これで期待を持たせつつ、第2ステージということで、来月上旬からまた三越さんで、今度は常設で販売を予定しています。中身についてはこれから発表なので控えさせていただきます。それが終わった後、実は我々はお弁当だけ売るつもりでこのビジネスをやっているわけではありませんでして、次の第3ステージもあります。これもちょっと企業秘密なので言えないんですけれども、新ジャンルの商品を投入して、話題の拡散と継続性を実現するために、今、百貨店に対してのアプローチを強めております。これも企画、プロデュース、オペレーションに関してはすべて広報室のほうで仕切ってやっております。
「市場創造型広報」の仕掛けの2番目として、「まるごとタニタ生活体感ツアー」というパッケージツアーをつくっています。我々は健康に関して、食、運動、休養ということをワンストップで提供できるような仕組みを整えておりまして、これを実際に皆さんに体感していただくことを目的に、我々と読売旅行さん、休暇村さんの3者で連携してパッケージツアーを企画しました。これは全国5カ所の休暇村で健康プログラムと一緒にタニタ商品を体験していただいて、健康意識の高い優良顧客を囲い込みたいというふうに考えております。第1回目は6月30日、7月1日で、石川県の休暇村で実施する予定になっています。実はこれは、なかなか社員食堂では食べられないというご要望におこたえするという意味もありまして、地域発信で、石川県を中心に募集をかけています。もう満席でして、今、キャンセル待ちの状態になっています。
広報の対応の基本は、謙虚に誠意を持ってやることです。我々はこれを徹底しております。今、上場企業は3,646社ありますけれども、メディアの数には限りがありますので、タニタを選んでもらうために何をするのか。その先兵となるのが広報ですので、地道な活動を積み上げながら、継続的に行うことが重要だと考えております。
まとめになりますけれども、企業における広報部門のポジションは、ここ数年で大きく変化しています。最近は「戦略型広報」と言われるようになって、その役割も経営機能の1つと位置付けられるようになってきています。しかし、こうしたポジションにどれだけの企業の広報部門、ましてや広報担当者のスキルが追いついているか、私個人としてはちょっと疑問が残るかなと。私の持論は先ほども申しましたように「広報=コミュニケーション力」ということで、これは大企業も中小企業も関係ありません。
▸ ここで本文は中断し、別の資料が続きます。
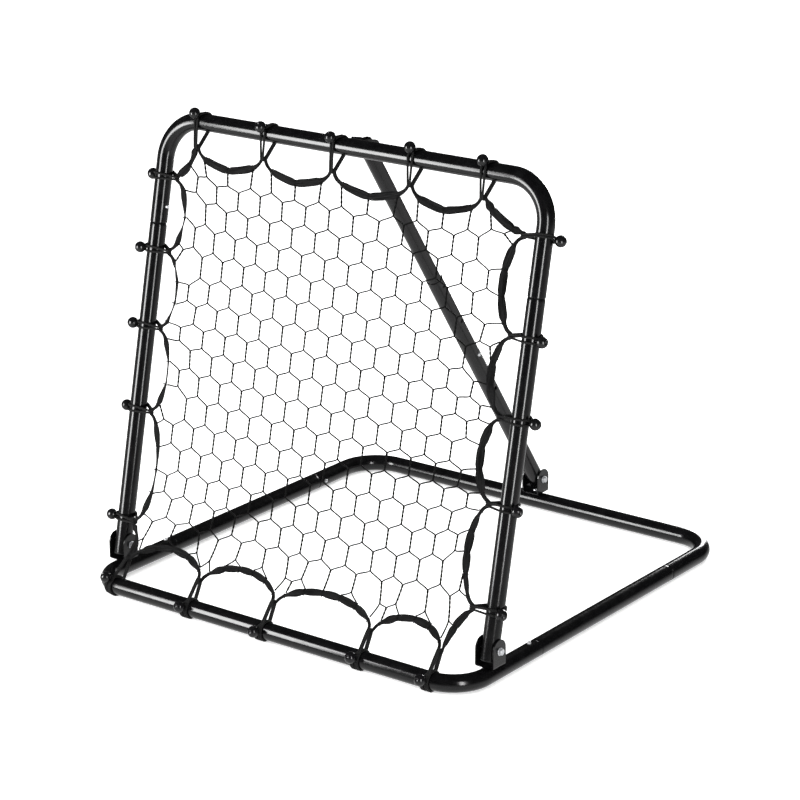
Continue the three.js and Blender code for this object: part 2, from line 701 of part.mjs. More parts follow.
// Links of the lattice cut at the border. Ends that reach it become ties, with a place along it.
function tiedLattice(border) {
  const { vertices, edges } = lattice();
  const points = border.map((p) => p.clone());
  const along = border.map((p, k) => k);
  const addPoint = (point, place) => {
    along.push(place);
    return points.push(point.clone()) - 1;
  };
  const feet = vertices.map((p) => nearest(p, border));
  const tied = feet.map(({ gap }) => gap < NET_SNAP);
  const inner = vertices.map((p, k) => !tied[k] && isInside(p, border));
  const placed = new Map();
  const placeOf = (k) => {
    if (!placed.has(k)) {
      const { point, along: place } = tied[k] ? feet[k] : { point: vertices[k], along: -1 };
      placed.set(k, addPoint(point, place));
    }
    return placed.get(k);
  };
  const links = [];
  for (const [a, b] of edges) {
    const [from, to] = inner[a] ? [a, b] : [b, a];
    if (inner[from] && (inner[to] || tied[to])) links.push([placeOf(from), placeOf(to)]);
    else if (inner[from]) {
      const knot = crossing(vertices[from], vertices[to], border);
      links.push([placeOf(from), addPoint(knot.point, knot.along)]);
    }
  }
  return { points, along, links: pruned(links, along) };
}

// The links without those that lead to a loose end.
function pruned(links, along) {
  const degree = along.map((place) => (place < 0 ? 0 : 2));
  links.flat().forEach((k) => {
    degree[k] += 1;
  });
  const kept = links.filter((link) => link.every((k) => degree[k] > 1));
  return kept.length === links.length ? kept : pruned(kept, along);
}

// Moves the ties of each scallop to even steps along it.
function spaceTies(points, along, links) {
  const stations = SCALLOP_STEPS.length + 2;
  const ties = [...new Set(links.flat())].filter((k) => along[k] >= 0);
  const corner = points.slice(0, netKnots().length * stations).map((p) => p.clone());
  for (let first = 0; first < corner.length; first += stations) {
    const mine = ties.filter((k) => along[k] >= first && along[k] < first + stations);
    mine.sort((a, b) => along[a] - along[b]);
    const ends = corner.slice(first, first + stations);
    const steps = ends.slice(1).map((p, k) => p.distanceTo(ends[k]));
    const total = steps.reduce((sum, step) => sum + step, 0);
    mine.forEach((tie, i) => {
      let rest = (total * (i + 0.5)) / mine.length;
      let k = 0;
      while (rest > steps[k]) {
        rest -= steps[k];
        k += 1;
      }
      along[tie] = first + k + rest / steps[k];
      points[tie].copy(ends[k]).lerp(ends[k + 1], rest / steps[k]);
    });
  }
}

// The net's twines: the tied lattice pulled even by its own tension, with its border twine.
function netGraph() {
  const border = shrunk(scallops().map(({ point }) => point).reverse(), NET_INSET).reverse();
  const { points, along, links } = tiedLattice(border);
  spaceTies(points, along, links);
  relax(points, links, along);
  const ring = along.map((place, k) => [place, k]).filter(([place]) => place >= 0);
  ring.sort((a, b) => a[0] - b[0]);
  const ties = new Set(links.flat());
  const kept = ring.filter(([, k], i) => ties.has(k) || [1, ring.length - 1].every((step) => {
    const beside = ring[(i + step) % ring.length][1];
    return points[k].distanceTo(points[beside]) > MIN_STEP;
  }));
  kept.forEach(([, k], i) => links.push([k, kept[(i + 1) % kept.length][1]]));
  return { points, links };
}

// Each free vertex moves to the middle of its neighbours until the net lies even.
function relax(points, links, along) {
  const near = points.map(() => []);
  for (const [a, b] of links) {
    near[a].push(b);
    near[b].push(a);
  }
  for (let round = 0; round < RELAX_ROUNDS; round += 1) {
    points.forEach((point, k) => {
      if (along[k] >= 0) return;
      const middle = new THREE.Vector2();
      near[k].forEach((other) => middle.addScaledVector(points[other], 1 / near[k].length));
      point.lerp(middle, 0.6);
    });
  }
}

// Closed cells of the graph, each as a ring of points turning left.
function cells({ points, links }) {
  const near = points.map(() => []);
  for (const [a, b] of links) {
    near[a].push(b);
    near[b].push(a);
  }
  const bearing = (from, to) => Math.atan2(points[to].y - points[from].y, points[to].x - points[from].x);
  near.forEach((list, k) => list.sort((a, b) => bearing(k, a) - bearing(k, b)));
  const used = new Set();
  const rings = [];
  near.forEach((list, start) => list.forEach((second) => {
    if (used.has(`${start},${second}`)) return;
    const ring = [];
    let [from, to] = [start, second];
    while (!used.has(`${from},${to}`)) {
      used.add(`${from},${to}`);
      ring.push(points[from]);
      const around = near[to];
      const next = around[(around.indexOf(from) + around.length - 1) % around.length];
      [from, to] = [to, next];
    }
    rings.push(ring);
  }));
  return rings;
}

// The ring moved inwards by half a twine.
function shrunk(ring, by) {
  return ring.map((point, k) => {
    const before = ring[(k + ring.length - 1) % ring.length];
    const after = ring[(k + 1) % ring.length];
    const into = point.clone().sub(before).normalize();
    const away = after.clone().sub(point).normalize();
    const both = new THREE.Vector2(-into.y - away.y, into.x + away.x).normalize();
    const slant = Math.max(0.3, both.dot(new THREE.Vector2(-into.y, into.x)));
    return point.clone().addScaledVector(both, by / slant);
  });
}

// The ring without the points that lie on a straight run.
function corners(ring) {
  return ring.filter((point, k) => {
    const into = point.clone().sub(ring[(k + ring.length - 1) % ring.length]).normalize();
    const away = ring[(k + 1) % ring.length].clone().sub(point).normalize();
    return Math.abs(into.cross(away)) > 0.002;
  });
}

function net() {
  const graph = netGraph();
  const rings = cells(graph);
  const outside = rings.find((ring) => THREE.ShapeUtils.area(ring) < 0);
  const sheet = new THREE.Shape(corners(shrunk(outside, TWINE / 2)));
  for (const ring of rings) {
    const hole = corners(shrunk(ring, TWINE / 2));
    if (ring !== outside && THREE.ShapeUtils.area(hole) > MIN_CELL_AREA) sheet.holes.push(new THREE.Path(hole));
  }
  const geometry = new THREE.ExtrudeGeometry(sheet, { depth: NET_T, bevelEnabled: false });
  const position = geometry.attributes.position;
  for (let k = 0; k < position.count; k += 1) {
    const height = position.getY(k);
    const depth = position.getZ(k) - NET_T / 2;
    position.setXYZ(k, position.getX(k), netY(height) + depth, height);
  }
  add(netFrame, 'net', geometry, NET_CORD);
}

// ---------------------------------------------------------------- ball bungees

// A closed cord loop round the tube and the tape, in the plane of `out` and `up` about `centre`.
function cordLoop(centre, knot, along, lowest) {
  const reach = knot.length();
  const ahead = knot.clone().normalize();
  const side = along.clone().cross(ahead);
  const meet = Math.acos((CORD_LOOP_R - EYE_R) / reach);
  const turns = [-meet, 0, meet];
  const wraps = 7;
  for (let k = 0; k <= wraps; k += 1) turns.push(meet + ((2 * Math.PI - 2 * meet) * k) / wraps);
  const stations = turns.map((turn, k) => ({
    eye: k < 3,
    normal: ahead.clone().multiplyScalar(Math.cos(turn)).addScaledVector(side, Math.sin(turn)),
  }));
  const sections = 5;
  const surface = (u, v, target) => {
    const { eye, normal } = stations[Math.round(u * stations.length) % stations.length];
    const round = 2 * Math.PI * ((v * sections) % sections) / sections + Math.PI / sections + Math.PI;
    target.copy(centre).addScaledVector(normal, eye ? EYE_R : CORD_LOOP_R);
    if (eye) target.add(knot);
    target.addScaledVector(normal, CORD_R * Math.cos(round));
    target.addScaledVector(along, CORD_R * Math.sin(round));
    target.z = Math.max(target.z, lowest);
  };
  return new ParametricGeometry(surface, stations.length, sections);
}

function bungee(group, name, centre, knot, ballDirection, along, lowest = -Infinity) {
  const ball = new THREE.IcosahedronGeometry(BALL_R, 1);
  ball.translate(...centre.clone().addScaledVector(ballDirection, BALL_REACH));
  add(group, name, join(cordLoop(centre, knot, along, lowest), ball), BLACK_RUBBER);
}

// Direction turned `degrees` from `out` towards `up`.
function turnedFrom(out, up, degrees) {
  const angle = THREE.MathUtils.degToRad(degrees);
  return out.clone().multiplyScalar(Math.cos(angle)).addScaledVector(up, Math.sin(angle));
}

function bungees() {
  const front = Y.clone().negate();
  TOP_BUNGEES.forEach(([x, degrees], k) => {
    const knot = at(0, netY(TOP_BAR), -TOP_DROP);
    bungee(netFrame, `top_bungee_${k + 1}`, at(x, 0, TOP_BAR), knot, turnedFrom(front, Z, degrees), X);
  });
  for (const [name, side, places] of [['left', -1, LEFT_BUNGEES], ['right', 1, RIGHT_BUNGEES]]) {
    const outward = at(side, 0, 0);
    places.forEach(([height, degrees], k) => {
      const knot = at(-side * SIDE_INSET, netY(height), 0);
      const number = side < 0 ? places.length - k : k + 1;
      const middle = at(side * halfWidth, 0, height);
      bungee(netFrame, `${name}_bungee_${number}`, middle, knot, turnedFrom(outward, front, degrees), Z);
    });
  }
  BOTTOM_BUNGEES.forEach(([x, degrees], k) => {
    const { y, turn } = frontBarPlace(x);
    const spin = (v) => v.applyAxisAngle(Z, turn);
    const knot = spin(at(0, BOTTOM_BACK, BOTTOM_UP));
    const ball = spin(turnedFrom(front, Z, degrees));
    const number = BOTTOM_BUNGEES.length - k;
    const middle = at(x, y, TUBE_Z);
    bungee(stand, `bottom_bungee_${number}`, middle, knot, ball, spin(X.clone()), -CORD_FLAT);
  });
}

// ---------------------------------------------------------------- assembly

baseTubes();
netFrameTubes();
legPlugs();
strutTubes();
brackets();
topBracket();
fasteners();
snapButtons();
bindingTape();
net();
bungees();

// The front bar rests on its cord loops and the rear bar on the ground.
stand.rotation.x = -Math.atan(CORD_FLAT / BASE_DEPTH);
model.updateMatrixWorld(true);
const bounds = new THREE.Box3().setFromObject(model, true);
const centre = bounds.getCenter(new THREE.Vector3());
model.position.set(-centre.x, -centre.y, -bounds.min.z);
model.updateMatrixWorld(true);

export default model;
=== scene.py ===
import json
import math
import random

import bmesh
import bpy
from mathutils import Matrix, Vector


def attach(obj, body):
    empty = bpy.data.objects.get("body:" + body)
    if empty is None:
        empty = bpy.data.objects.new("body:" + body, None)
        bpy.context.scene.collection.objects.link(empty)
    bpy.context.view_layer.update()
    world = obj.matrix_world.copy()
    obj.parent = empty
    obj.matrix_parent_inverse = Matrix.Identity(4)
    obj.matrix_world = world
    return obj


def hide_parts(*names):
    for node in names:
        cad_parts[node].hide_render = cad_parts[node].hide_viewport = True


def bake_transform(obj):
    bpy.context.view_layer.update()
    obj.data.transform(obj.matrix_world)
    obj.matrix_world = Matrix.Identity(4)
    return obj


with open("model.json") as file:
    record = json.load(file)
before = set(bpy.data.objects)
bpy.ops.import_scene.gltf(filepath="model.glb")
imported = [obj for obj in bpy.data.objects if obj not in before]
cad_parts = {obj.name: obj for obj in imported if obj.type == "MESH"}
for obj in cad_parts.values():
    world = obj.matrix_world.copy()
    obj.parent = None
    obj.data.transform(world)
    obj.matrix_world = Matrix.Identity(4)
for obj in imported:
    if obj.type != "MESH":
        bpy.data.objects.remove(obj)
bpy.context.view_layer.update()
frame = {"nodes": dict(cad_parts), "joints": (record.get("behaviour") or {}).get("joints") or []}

MM = 0.001
rng = random.Random(7)

# ------------------------------------------------------------ driving dimensions, millimetres

TUBE_R, TUBE_BORE = 19.0, 17.5
NECK_R, NECK_BORE, NECK_LENGTH = 17.2, 15.7, 50.0
SWAGE = 7.0                 # length of the taper down to a neck
GAP = 0.3
SIDES = 48                  # facets round a tube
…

ある情報を価値あるものに加工して、ステークホルダーに正しく効果的に伝える。そのために常に社内外にアンテナを張りめぐらせて、頭の引き出し、ナレッジの数を増やす。
例えばペットボトル入りの水を売るためにはどうしたらいいかということをイメージして、それを具体化、具現化して、行動に移すことができないと、広報担当者としてはいかがなものか。これは実は人に教わるだけでは身につきません。さまざまな広報の指南書とかマーケティング理論から学ぶことはできますけれども、実際には教科書どおりにいかないのが現実です。時代も動いています。ですからどれだけ多くの現場をこなしてきたか。つまりどれだけ経験を積んできたかでスキルアップがはかれると思っております。ですから、タニタの広報室に関しては、前年踏襲型の仕事はしていません。常に新しい視点で広報活動を実施しています。こうしたことを踏まえまして、先ほど申しましたように、「市場創造型広報」の実践というのが今年度の大きなテーマになっています。
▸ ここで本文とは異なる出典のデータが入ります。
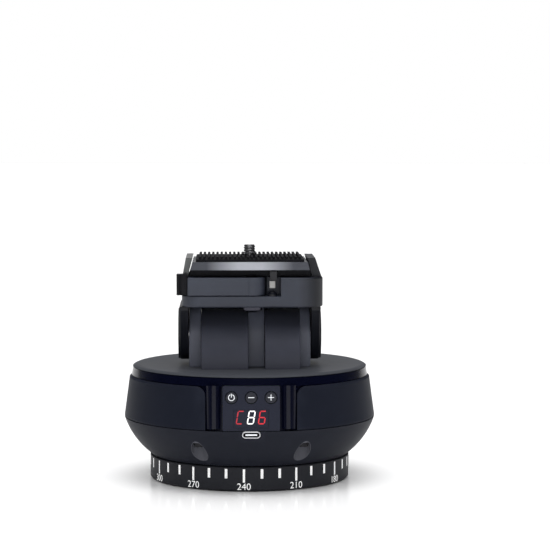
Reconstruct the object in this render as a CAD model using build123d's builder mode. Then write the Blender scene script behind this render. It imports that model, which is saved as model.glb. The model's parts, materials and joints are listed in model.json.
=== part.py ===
from build123d import *
import math
import os

os.makedirs("parts", exist_ok=True)

# Motorised pan and tilt head. Millimetres, +Z up, display towards -Y.
# The origin is the centre of the underside, on the table.

# ---- driving dimensions: graduated base and pan bearing ----
base_radius = 51.4
base_bottom = 0.6
base_floor = 4.1
base_top = 12.4
base_wall = 3.0
foot_inner = 34.0
foot_outer = 48.5
foot_height = 1.8
socket_radius = 7.0
socket_height = 13.0
tripod_thread_radius = 3.175
tripod_thread_depth = 12.0
hub_radius = 15.0
hub_shoulder_radius = 17.5
bearing_bottom = 12.5
bearing_top = 19.5
bearing_outer = 21.0
ball_radius = 1.9
ball_pitch_radius = 18.0
ball_count = 16
retainer_radius = 17.2
retainer_thickness = 1.5
retainer_screw_circle = 11.0

# ---- driving dimensions: gears ----
gear_module = 0.8
pressure_angle = math.radians(20)
gear_backlash = 0.12
pan_gear_teeth = 60
tilt_gear_teeth = 36
pinion_teeth = 15
pan_gear_width = 6.0
pinion_width = 5.0
pan_gear_start = 4.9
motor_shaft_radius = 2.0
gear_screw_circle = 20.2
pan_motor_y = gear_module * (pan_gear_teeth + pinion_teeth) / 2

# ---- driving dimensions: turning body ----
body_radius = 64.6
belly_bottom = 12.9
belly_floor = 15.1
seam_z = 31.8
belt_bottom = 32.0
belt_top = 53.2
rim_bottom = 57.9
deck_z = 58.4
shell_top = 57.6
screw_circle = 57.9
screw_angles = (26, 90, 154, 206, 270, 334)
screw_pocket_radius = 4.1
screw_pocket_top = 25.2
screw_column_top = 28.0
screw_head_height = 2.2
screw_boss_bottom = 28.2
chassis_top = 18.1
panel_lean = 5.9
panel_width = 28.2
panel_height = 22.2
panel_depth = 2.4
button_pitch = 9.7
button_radius = 2.85
usb_width = 8.94
usb_height = 3.26
usb_rim = 0.65
usb_z = 30.2

# ---- driving dimensions: cells and frame inside the casing ----
cell_x = 30.0
cell_z = 31.0
cell_radius = 9.2
cell_length = 65.0
frame_plate_z = 41.0

# ---- driving dimensions: column and tilt axis ----
tilt_z = 74.4
ear_radius = 14.9
ear_outer = 31.0
drum_radius = 27.3
drum_centre_z = 59.6
column_wall = 2.0
shaft_radius = 4.0
tilt_motor_z = tilt_z - gear_module * (tilt_gear_teeth + pinion_teeth) / 2

# ---- driving dimensions: yoke and camera clamp ----
arm_inner = 31.35
arm_outer = 35.9
arm_end_radius = 13.5
arm_head_width = 43.0
tenon_height = 5.0
tenon_width = 30.0
tenon_start = 32.0
tenon_thickness = 1.6
screw_seat_x = 33.6
bridge_centre = 1.2
bridge_half_width = 35.8
bridge_half_depth = 28.0
bridge_corner = 10.0
fixed_jaw_half = 19.0
bridge_bottom = 89.8
web_bottom = 84.2
web_thickness = 2.5
edge_break = 0.5
ledge_z = 95.3
clamp_deck_z = 104.7
jaw_top = 114.3
lever_x = 1.0
lever_y = -21.7
lever_boss = 6.6
lever_sweep = 7.9
plate_bottom = 105.05
plate_step = 108.5
plate_top = 112.6
pad_top = 115.2
screw_tip = 120.2
screw_head_radius = 9.6
screw_head_bottom = 105.5
screw_head_top = 108.4
screw_neck_radius = 2.6
thread_start = 115.6
thread_lead = 0.6
camera_thread_radius = 3.175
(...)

これまで広報部門は経費部門の1つと言われ続けてきました。その結果、よく言われる広告換算とか、いろいろな指標をソフト化して、これだけ貢献しているという数字を出していますけれども、はたしてそれでいいのかどうか。経営側が広報を経営機能の1つとして考えるのであれば、もう一歩進めて、我々の部門も収益部門にしていくべきではないかと考えています。弊社の場合は幸い風通しがよいというか、部門間の垣根を取り除きやすい部分もありますので、今のところは広報室がマネジメントして、ワンストップで実現するようなことをやっています。これによって、我々の商品の特徴的な部分を最大限に生かして、競合他社が参入できないマーケットをつくっていく等、いろいろなプロジェクトを動かしていまして、今後もそれをきちんと形にしていくように努力しています。
当然これらのことは我々広報室が勝手にやっていることではありません。ちゃんとトップ、事業部、関係部門と必ず連携して進めております。会社の姿勢として、方向性として、こういう形で今マーケット・クリエーションを進めているというのが実態であります。
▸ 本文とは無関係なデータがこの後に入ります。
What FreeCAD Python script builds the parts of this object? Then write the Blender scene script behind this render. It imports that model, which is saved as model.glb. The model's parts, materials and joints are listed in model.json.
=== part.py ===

最後になりますけれども、謙虚さと誠実さが新しい道を開く近道であります。それを繰り返し実践しながら、今年の最大のテーマである「市場創造型広報」、ある意味では刈り取りまで広報部門がすべてやってしまうという形のフレームをつくっていきたい。そして、来年度はそれを生かして次の広報の戦略を打ち立てていきたいと考えています。